# DATASET EXCERPT
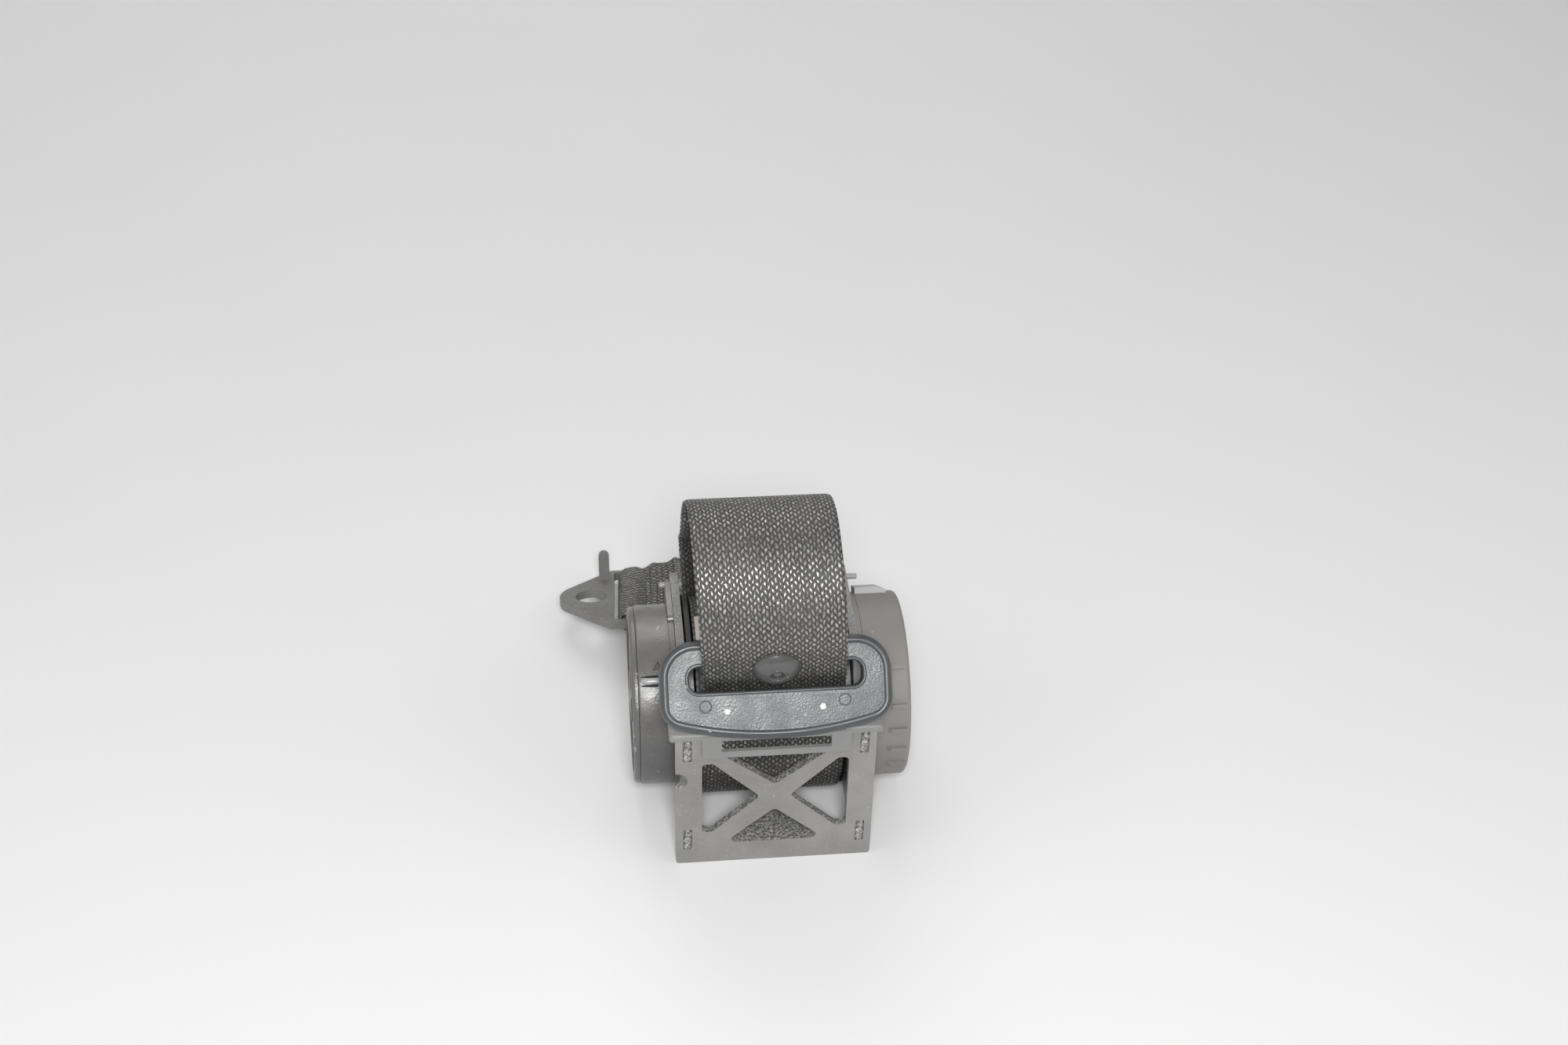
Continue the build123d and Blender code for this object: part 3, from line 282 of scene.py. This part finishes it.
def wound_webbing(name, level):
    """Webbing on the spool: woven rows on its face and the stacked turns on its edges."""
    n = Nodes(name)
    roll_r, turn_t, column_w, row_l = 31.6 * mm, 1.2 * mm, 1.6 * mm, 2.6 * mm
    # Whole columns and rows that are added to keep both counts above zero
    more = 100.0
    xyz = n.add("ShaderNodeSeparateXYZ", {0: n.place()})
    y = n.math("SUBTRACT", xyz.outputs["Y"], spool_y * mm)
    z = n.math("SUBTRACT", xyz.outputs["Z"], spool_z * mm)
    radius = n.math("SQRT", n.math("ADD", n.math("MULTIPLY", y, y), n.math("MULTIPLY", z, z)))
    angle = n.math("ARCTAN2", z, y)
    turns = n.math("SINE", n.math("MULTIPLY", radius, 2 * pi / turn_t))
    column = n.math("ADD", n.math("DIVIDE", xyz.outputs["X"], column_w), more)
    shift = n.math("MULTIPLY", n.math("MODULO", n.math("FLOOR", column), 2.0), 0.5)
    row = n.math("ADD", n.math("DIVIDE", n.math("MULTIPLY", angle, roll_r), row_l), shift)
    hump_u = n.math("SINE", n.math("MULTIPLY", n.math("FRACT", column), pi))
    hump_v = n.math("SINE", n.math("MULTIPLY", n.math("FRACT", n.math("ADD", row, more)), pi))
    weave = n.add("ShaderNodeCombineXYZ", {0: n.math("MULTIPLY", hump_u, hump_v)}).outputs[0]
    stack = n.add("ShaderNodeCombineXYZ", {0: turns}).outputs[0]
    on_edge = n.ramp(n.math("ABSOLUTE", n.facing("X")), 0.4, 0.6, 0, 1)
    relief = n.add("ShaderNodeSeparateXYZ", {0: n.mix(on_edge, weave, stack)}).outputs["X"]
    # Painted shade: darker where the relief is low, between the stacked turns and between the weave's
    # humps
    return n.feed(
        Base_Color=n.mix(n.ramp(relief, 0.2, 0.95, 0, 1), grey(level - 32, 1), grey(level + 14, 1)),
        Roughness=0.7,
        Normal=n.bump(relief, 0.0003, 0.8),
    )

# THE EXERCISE
From the data above, extract every line in its exact form.

# RESPONSE BELOW
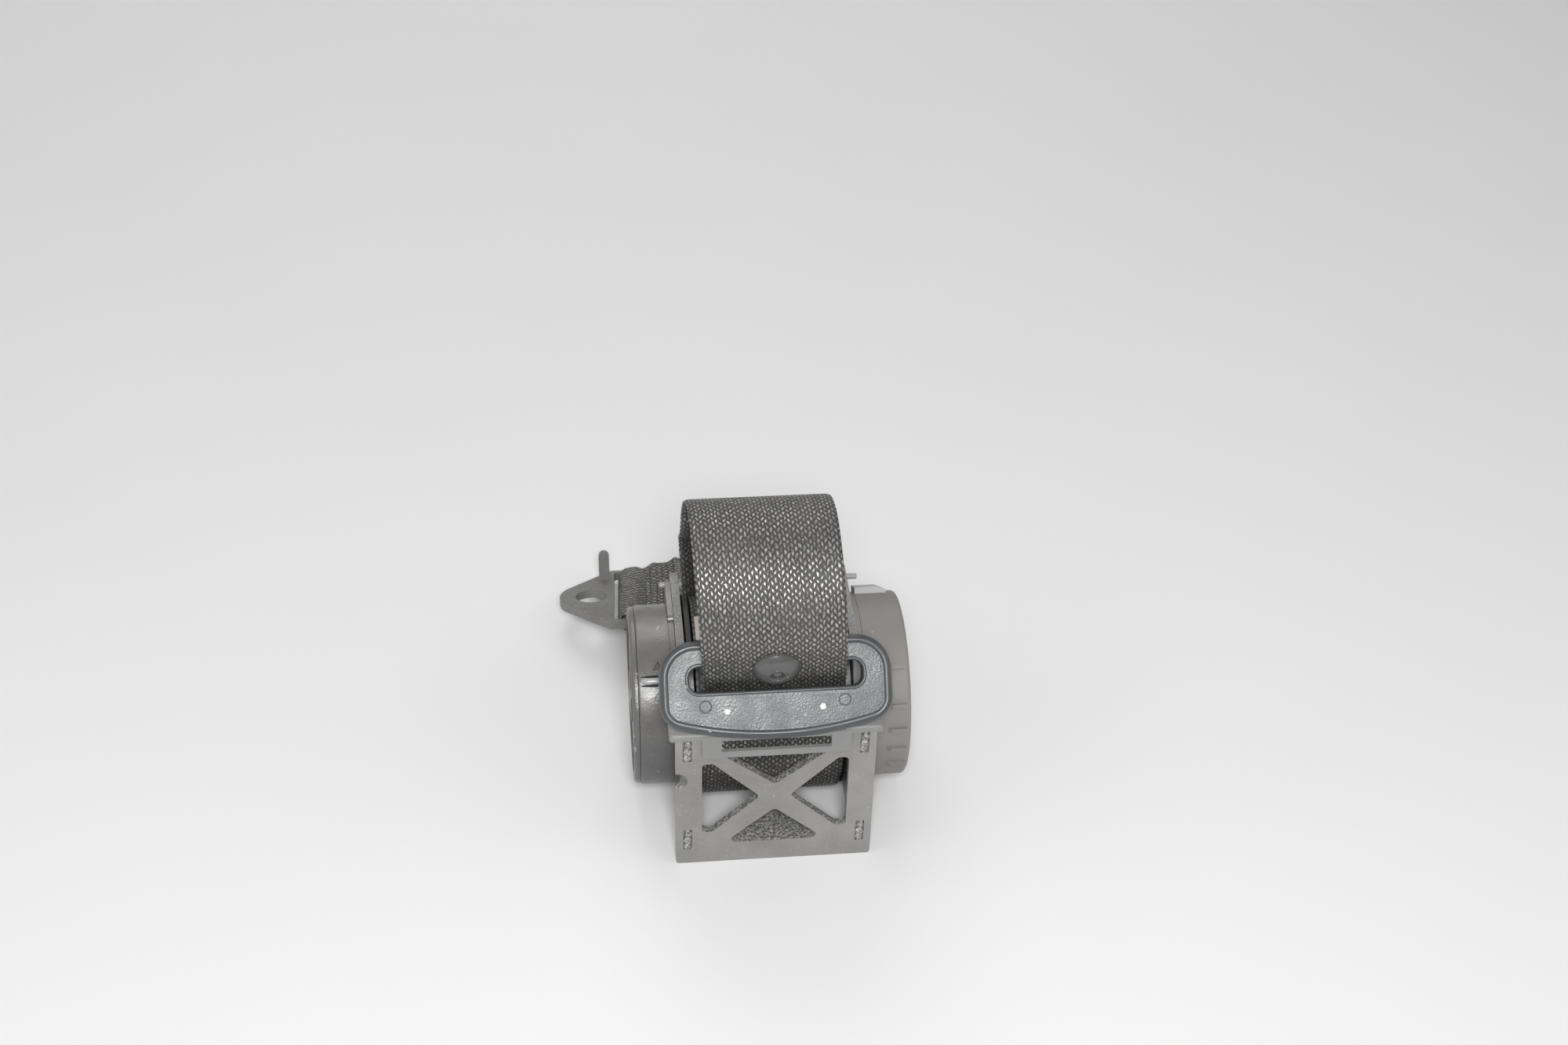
Continue the build123d and Blender code for this object: part 3, from line 282 of scene.py. This part finishes it.
def wound_webbing(name, level):
    """Webbing on the spool: woven rows on its face and the stacked turns on its edges."""
    n = Nodes(name)
    roll_r, turn_t, column_w, row_l = 31.6 * mm, 1.2 * mm, 1.6 * mm, 2.6 * mm
    # Whole columns and rows that are added to keep both counts above zero
    more = 100.0
    xyz = n.add("ShaderNodeSeparateXYZ", {0: n.place()})
    y = n.math("SUBTRACT", xyz.outputs["Y"], spool_y * mm)
    z = n.math("SUBTRACT", xyz.outputs["Z"], spool_z * mm)
    radius = n.math("SQRT", n.math("ADD", n.math("MULTIPLY", y, y), n.math("MULTIPLY", z, z)))
    angle = n.math("ARCTAN2", z, y)
    turns = n.math("SINE", n.math("MULTIPLY", radius, 2 * pi / turn_t))
    column = n.math("ADD", n.math("DIVIDE", xyz.outputs["X"], column_w), more)
    shift = n.math("MULTIPLY", n.math("MODULO", n.math("FLOOR", column), 2.0), 0.5)
    row = n.math("ADD", n.math("DIVIDE", n.math("MULTIPLY", angle, roll_r), row_l), shift)
    hump_u = n.math("SINE", n.math("MULTIPLY", n.math("FRACT", column), pi))
    hump_v = n.math("SINE", n.math("MULTIPLY", n.math("FRACT", n.math("ADD", row, more)), pi))
    weave = n.add("ShaderNodeCombineXYZ", {0: n.math("MULTIPLY", hump_u, hump_v)}).outputs[0]
    stack = n.add("ShaderNodeCombineXYZ", {0: turns}).outputs[0]
    on_edge = n.ramp(n.math("ABSOLUTE", n.facing("X")), 0.4, 0.6, 0, 1)
    relief = n.add("ShaderNodeSeparateXYZ", {0: n.mix(on_edge, weave, stack)}).outputs["X"]
    # Painted shade: darker where the relief is low, between the stacked turns and between the weave's
    # humps
    return n.feed(
        Base_Color=n.mix(n.ramp(relief, 0.2, 0.95, 0, 1), grey(level - 32, 1), grey(level + 14, 1)),
        Roughness=0.7,
        Normal=n.bump(relief, 0.0003, 0.8),
    )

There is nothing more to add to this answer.